Ya see this photo off to the side here?  That’s a rather poor photo of a photo taken May 13, 1995.  Ya see the guy on the left?  That’s me, with much shorter hair than I have now (I’ll cut it short again if and when I get called for a job interview), no beard (I was playing it safe for job interviews then too) and a bit of a double chin.

The guy on the right … that’s Dr. Richard Bowen, president of Idaho State University from 1985-2005, handing me a degree in computer software engineering technology.  I ended up with a 3.90 GPA in a very demanding program.  Not bad for having changed careers, going from a journalist to a programmer.

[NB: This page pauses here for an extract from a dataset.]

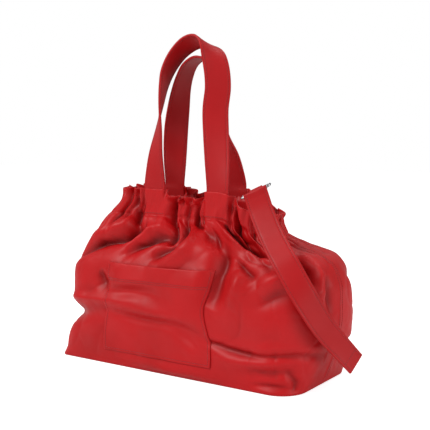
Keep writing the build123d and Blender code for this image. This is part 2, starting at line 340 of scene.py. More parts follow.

The guy in the middle … that’s my son Curtis.  I walked across ISU’s Holt Arena and across the stage with him that day to receive my degree.  I wanted it to serve as a unique symbol: that my father’s hard, physical labor in the mines that ended up killing him before I was even born would live on through his descendants — his son and his first grandson.  I’ve tried to live up to my end of the deal in this reach for the “American dream.”  And now, my 20-year-old son — John Miller’s grandson — is doing the same.

Here’s a wish that the American dream is a bit more attainable in Curtis’ very near future … in everyone’s future.  Lord knows Curtis is doing all he can.  I’m proud of my young man.  His grandfather would have been proud of him too.